Sheila Turnage is an American author. She is best known for her children's novel Three Times Lucky (2012), which received a Newbery Honor in 2013.

==Early life and education==
Turnage was born in Jacksonville, North Carolina and studied anthropology at East Carolina University. In addition to the Mo & Dale Mysteries, she has also written nonfiction for adults and a picture book.

She knew she was a writer since first grade, where her teacher encouraged her to write a story that she thought was so good, she asked Turnage to read it to third graders. She decided that day that she would be a writer. She doesn’t regret studying anthropology in college because the lessons she learned from it are applicable to her writing.

==Career==

Turnage began writing Three Times Lucky more than four years before its publication when she kept hearing an 11-year-old girl named Moses LoBeau say to her in her imagination, “You have a minute? I have a story to tell you.” She didn’t intend to write a middle grade book initially, she just set out to write a good book. She learned it was middle grade when she sent the draft to her editor.

The popularity of the Newbury Winner was kick-started by the Mo & Dale Mysteries, which includes Three Times Lucky (2012), The Ghost of Tupelo Landing (2014), The Odds of Getting Even (2015), and The Law of Finders Keepers(2018). After ending the series, she wrote a standalone historical fiction middle grade novel called Island of Spies (2022). Besides her middle grade novels, she has also written nonfiction for adults and a picture book. She enjoys writing mysteries because she likes to solve them alongside her readers.

The inspiration for her book Island of Spies came from a family trip she took to Hatteras Island when she was 6 years old. She was walking alongside her dad on the beach when she saw a large black blob and asked him what it was. He said it was oil from German U-Boats that patrolled the island’s coast in World War 2. After the national crisis caused by the bombing of Pearl Harbor, the US President decided to keep hush about the German boats on the East Coast, to keep Americans from worrying that the islanders had to defend themselves. She became interested in the topic and has wanted to write a book set on the North Carolina coast ever since.

Her books are set in Eastern North Carolina, where she grew up, because she feels inspired by its unique small-town Southern culture.

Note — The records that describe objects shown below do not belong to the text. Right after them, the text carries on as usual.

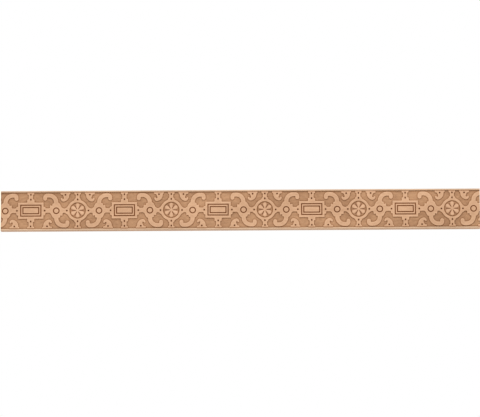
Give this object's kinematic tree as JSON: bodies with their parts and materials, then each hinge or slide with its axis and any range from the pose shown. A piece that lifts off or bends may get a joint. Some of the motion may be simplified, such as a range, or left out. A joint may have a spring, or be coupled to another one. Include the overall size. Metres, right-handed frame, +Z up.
{
  "type": "carved wooden moulding",
  "caption": "Straight flat wooden moulding with beaded edges, carved with a strapwork frieze of oblong cartouches, petalled bosses and S-scrolls, cut square at both ends.",
  "frame": {"origin": "centre of the flat back face, halfway along the length and halfway up the width", "axes": "+X along the moulding's length, +Z up across its width as it is fixed, +Y out of the back face; the carved face looks along -Y"},
  "size_m": [0.6096, 0.0127, 0.0508],
  "materials": {
    "wood": "satin"
  },
  "bodies": {
    "root": {"strapwork_moulding": "wood"}
  },
  "joints": []
}
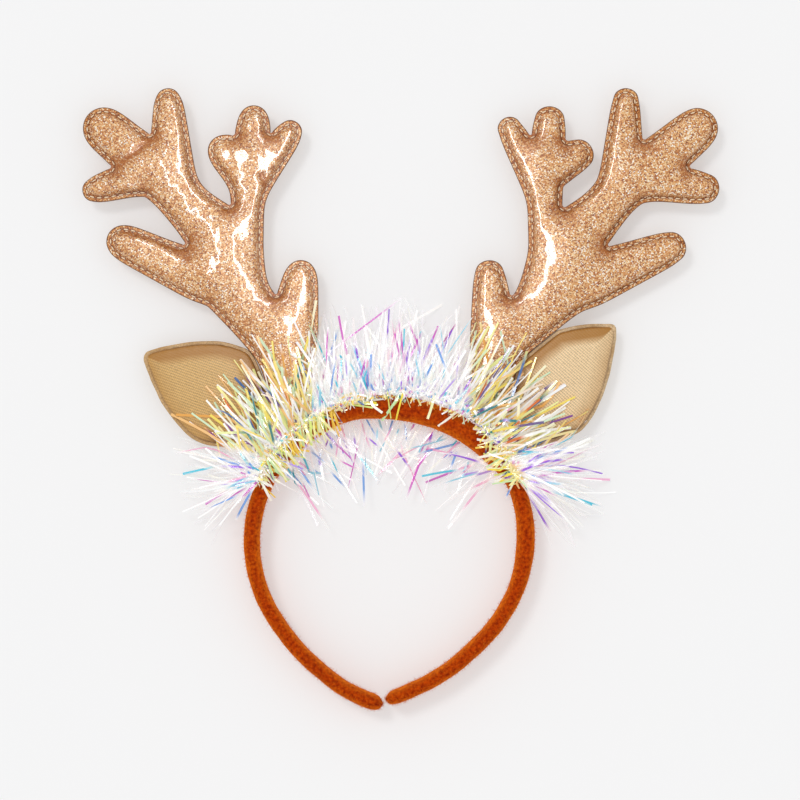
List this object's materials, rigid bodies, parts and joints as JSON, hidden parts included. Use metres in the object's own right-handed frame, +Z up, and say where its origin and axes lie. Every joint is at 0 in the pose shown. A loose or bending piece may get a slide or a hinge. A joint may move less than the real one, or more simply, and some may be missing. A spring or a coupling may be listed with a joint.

When Turnage writes, she first listens for her characters’ voices in her imagination, and when she has enough material to tell their story, begins to write the majority of the book. She believes that books that tell the story her characters want to tell are better than books that tell the story she wants to tell. She often switches between Mo and Dale as her favorite character from Three Times Lucky.

She has been attending the same creative writing class at Pitt Community College on and off for thirty years and its instructor, Patsy O’Leary, had a huge influence on her novels.

She does visits to elementary schools to discuss her books and teach about writing.

She lives outside of Farmville, North Carolina, on a farm that belonged to her great-grandparents with her husband, Rodney Beasley and their many pets. Their house borders the woods, so they often see wild animals like deer in their front yard.

Her favorite time to write is in the morning, but when she has a deadline she writes all day, every day. She is currently working on a new novel that contains “one murder and two miracles”, but she doesn’t know its title yet.